# Records shown
==========
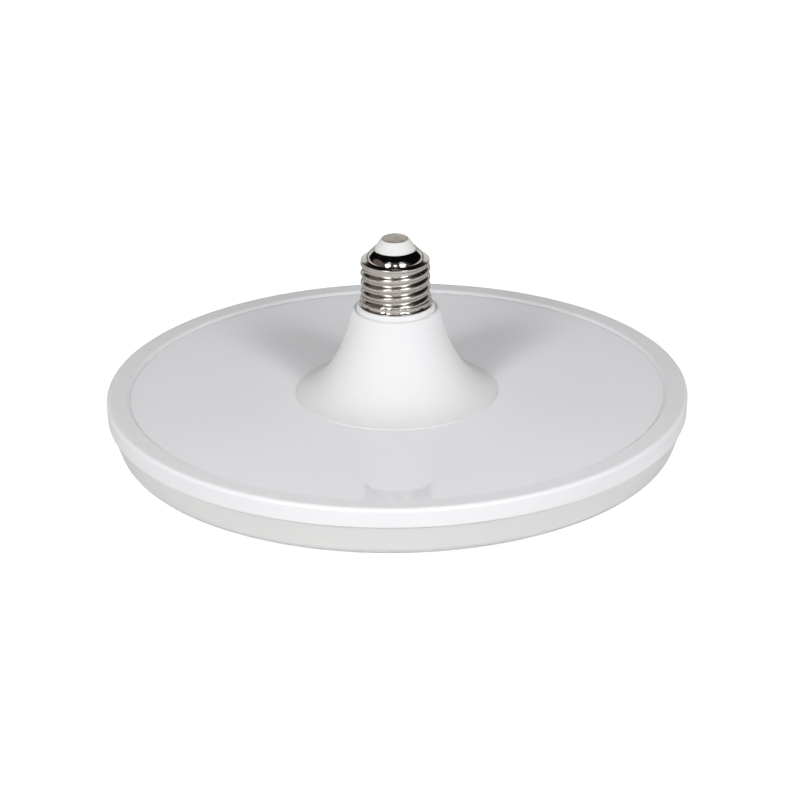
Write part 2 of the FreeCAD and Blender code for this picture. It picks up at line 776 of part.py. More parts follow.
def make_can(name):
    """Electrolytic capacitor lying upright against the front of the board."""
    body = new_body(name)
    turned(body, "can", [
        ("0", "0"),
        (f"{name}_radius - can_end_round", "0", "can_end_round", "left"),
        (f"{name}_radius", "can_end_round"),
        (f"{name}_radius", f"{name}_height - can_end_round", "can_end_round", "left"),
        (f"{name}_radius - can_end_round", f"{name}_height"),
        ("0", f"{name}_height"),
    ])
    bind(body, "Placement.Base.x", f"{name}_across")
    bind(body, "Placement.Base.y", f"board_front - {name}_radius")
    bind(body, "Placement.Base.z", f"board_level + {name}_rise")
    return body


def make_film_capacitor():
    return block("film_capacitor", "film_capacitor_across - film_capacitor_length / 2",
                 "board_front - film_capacitor_width", "board_level + film_capacitor_rise",
                 "film_capacitor_length", "film_capacitor_width", "film_capacitor_height")


def stand_on_board(body):
    """Turn a body made round its own axis so that it stands out from the board's front."""
    body.Placement.Rotation = FreeCAD.Rotation(FreeCAD.Vector(1, 0, 0), QUARTER_TURN)
    bind(body, "Placement.Base.x", "choke_across")
    bind(body, "Placement.Base.y", "board_front")
    bind(body, "Placement.Base.z", "board_level + choke_rise")


def make_choke():
    """Ferrite drum with its copper winding between the two flanges."""
    core = new_body("choke_core")
    turned(core, "drum", [
        ("0", "0"),
        ("choke_radius", "0"),
        ("choke_radius", "choke_flange"),
        ("choke_core_radius", "choke_flange"),
        ("choke_core_radius", "choke_height - choke_flange"),
        ("choke_radius", "choke_height - choke_flange"),
        ("choke_radius", "choke_height"),
        ("0", "choke_height"),
    ])
    stand_on_board(core)
    winding = new_body("choke_winding")
    turned(winding, "coil", [
        ("choke_core_radius + winding_gap", "choke_flange + winding_gap"),
        ("winding_radius", "choke_flange + winding_gap"),
        ("winding_radius", "choke_height - choke_flange - winding_gap"),
        ("choke_core_radius + winding_gap", "choke_height - choke_flange - winding_gap"),
    ])
    stand_on_board(winding)
    return [core, winding]


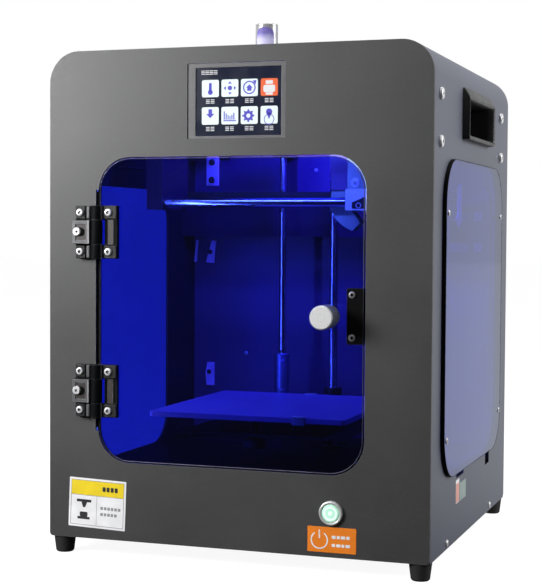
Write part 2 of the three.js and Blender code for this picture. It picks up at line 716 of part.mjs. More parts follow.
function addHead() {
  part("x_carriage", xCarriage(), MATERIAL.blackPlastic);
  const drive = motor("y", HEAD.x0 + 20, EXTRUDER.z, EXTRUDER.face, -1, 1.8);
  part("extruder_motor", drive, MATERIAL.motorBlack);
  part("hot_end", hotEnd(), MATERIAL.aluminium);
  part("part_fan", blower(), MATERIAL.blackPlastic);
  part("part_fan_rotor", blowerRotor(), MATERIAL.motorBlack);
  part("fan_duct", fanDuct(), MATERIAL.blackPlastic);
}

// ---------- Bed and Z axis ----------

function bedCarrier() {
  const { x0, x1, y0, z0, thick, rear, sleeve, sleeveTop } = CARRIER;
  const crossTop = z0 + 14;
  const ribs = [x0, x1 - 3].map((x) => box(x, x + 3, y0 + 20, rear - 20, z0 - 6, z0 + 1));
  const body = joined(
    box(x0, x1, y0, rear - 20, z0, z0 + thick),
    box(Z_ROD.left - 12, Z_ROD.right + 12, rear - 22, rear, z0, crossTop),
    rod("z", Z_ROD.left, Z_ROD.y, crossTop - 1, sleeveTop, sleeve),
    rod("z", Z_ROD.right, Z_ROD.y, crossTop - 1, sleeveTop, sleeve),
    rod("z", SCREW.x, Z_ROD.y, crossTop - 1, crossTop + 8, 8),
    ...ribs,
  );
  const bore = (x, y, radius) => rod("z", x, y, z0 - 5, sleeveTop + 5, radius, 20);
  return cut(
    body,
    bore(Z_ROD.left, Z_ROD.y, Z_ROD.radius + 0.2),
    bore(Z_ROD.right, Z_ROD.y, Z_ROD.radius + 0.2),
    bore(SCREW.x, Z_ROD.y, SCREW.radius + 0.3),
    ...Object.values(LEVEL_KNOBS).map(([x, y]) => bore(x, y, STUD + 0.3)),
  );
}

// The cross beam behind the Z rods, with two uprights whose tabs hold the rods' upper ends.
function crossbeam() {
  const { y, z0, z1, thick, tab } = CROSSBEAM;
  const back = CASE.depth - SHEET - GAP;
  const holders = [Z_ROD.left, Z_ROD.right].map((x) =>
    joined(
      box(x - tab, x + tab, y, y + thick, z1 - 1, Z_ROD.top),
      box(x - tab, x + tab, Z_ROD.y - tab, y + 1, Z_ROD.top - 3, Z_ROD.top),
    ),
  );
  const beam = joined(
    box(-INNER, INNER, y, y + thick, z0, z1),
    box(-INNER, INNER, y, back, z1 - thick, z1),
    ...holders,
  );
  const holes = [Z_ROD.left, Z_ROD.right].map((x) =>
    rod("z", x, Z_ROD.y, Z_ROD.top - 10, Z_ROD.top + 5, Z_ROD.radius + GAP),
  );
  return cut(beam, ...holes);
}

function addZAxis() {
  for (const name of ["left", "right"]) {
    const post = rod("z", Z_ROD[name], Z_ROD.y, FLOOR_TOP + GAP, Z_ROD.top, Z_ROD.radius);
    part(`z_rod_${name}`, post, MATERIAL.steel);
  }
  part("z_crossbeam", crossbeam(), MATERIAL.innerSheet);
  const { x, radius, top, coupler, couplerTop } = SCREW;
  const screw = joined(
    rod("z", x, Z_ROD.y, couplerTop - 1, top, radius, 16),
    rod("z", x, Z_ROD.y, FLOOR_TOP + 2, couplerTop, coupler),
  );
  const shaftBore = rod("z", x, Z_ROD.y, FLOOR_TOP + 1, couplerTop - 2, MOTOR.shaft + 0.3, 12);
  part("lead_screw", cut(screw, shaftBore), MATERIAL.steel);
  part("z_motor", motor("z", x, Z_ROD.y, FLOOR_TOP - SHEET - GAP, 1, 9), MATERIAL.motorBlack);
  part("bed_carrier", bedCarrier(), MATERIAL.motorBlack);
  const outline = roundedRect(BED.x0, BED.x1, BED.y0, BED.y1, BED.corner);
  part("heated_bed", plate("z", outline, BED.top - BED.thick, BED.top, 3), MATERIAL.bed);
  for (const [name, [knobX, knobY]] of Object.entries(LEVEL_KNOBS)) {
    const low = CARRIER.z0 - 9;
    const profile = [
      [0, low],
      [8, low],
      [9, low + 1],
      [9, low + 6],
      [4, low + 8],
      [STUD, low + 8],
      [STUD, BED.top - BED.thick - GAP],
      [0, BED.top - BED.thick - GAP],
    ];
    part(`level_knob_${name}`, turned("z", knobX, knobY, profile, 20), MATERIAL.blackPlastic);
  }
}

addCase();
addSides();
addDoor();
addLid();
addControls();
addYAxis();
addXAxis();
addHead();
addZAxis();

// The origin is the middle of the bounding box on the surface that the feet stand on.
const bounds = new THREE.Box3().setFromObject(printer);
const middle = bounds.getCenter(new THREE.Vector3());
printer.position.set(0, -middle.y, -bounds.min.z);

export default printer;
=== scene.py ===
import math
import random

import bmesh
import bpy
from mathutils import Matrix, Vector


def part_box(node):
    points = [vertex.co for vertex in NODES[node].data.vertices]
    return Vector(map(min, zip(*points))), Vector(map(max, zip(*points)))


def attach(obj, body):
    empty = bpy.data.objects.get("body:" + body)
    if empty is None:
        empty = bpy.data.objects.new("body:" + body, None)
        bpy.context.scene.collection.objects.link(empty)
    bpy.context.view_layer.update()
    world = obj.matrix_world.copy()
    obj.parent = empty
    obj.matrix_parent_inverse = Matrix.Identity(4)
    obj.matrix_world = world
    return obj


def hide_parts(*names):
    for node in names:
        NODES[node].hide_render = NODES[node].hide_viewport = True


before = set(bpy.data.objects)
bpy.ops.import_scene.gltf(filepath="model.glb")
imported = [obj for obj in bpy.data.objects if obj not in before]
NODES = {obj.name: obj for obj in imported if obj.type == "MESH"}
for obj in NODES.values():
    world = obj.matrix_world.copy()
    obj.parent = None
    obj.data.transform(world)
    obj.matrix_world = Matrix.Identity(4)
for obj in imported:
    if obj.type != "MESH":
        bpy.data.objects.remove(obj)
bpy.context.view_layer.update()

MM = 0.001
PANEL_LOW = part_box("front_panel")[0]
CASE_MIDDLE = (0.0, 0.0, 0.2)


def at(x, y, z):
    """A case point in mm: x from the middle, y back from the front panel's face, z up from the lower edge."""
    return Vector((x * MM, PANEL_LOW.y + y * MM, PANEL_LOW.z + z * MM))


def reach(node):
    """A CAD node's lowest and highest corner, in the case's millimetres."""
    low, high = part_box(node)
    start = at(0, 0, 0)
    return [tuple((c - start) / MM) for c in (low, high)]


# ---------- Node trees ----------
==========
# Task to carry out
Starting at the line that holds "feet stand on.", copy each line exactly and stop after the line that holds "if empty is".

# Solution for this problem
// The origin is the middle of the bounding box on the surface that the feet stand on.
const bounds = new THREE.Box3().setFromObject(printer);
const middle = bounds.getCenter(new THREE.Vector3());
printer.position.set(0, -middle.y, -bounds.min.z);

export default printer;
=== scene.py ===
import math
import random

import bmesh
import bpy
from mathutils import Matrix, Vector


def part_box(node):
    points = [vertex.co for vertex in NODES[node].data.vertices]
    return Vector(map(min, zip(*points))), Vector(map(max, zip(*points)))


def attach(obj, body):
    empty = bpy.data.objects.get("body:" + body)
    if empty is None:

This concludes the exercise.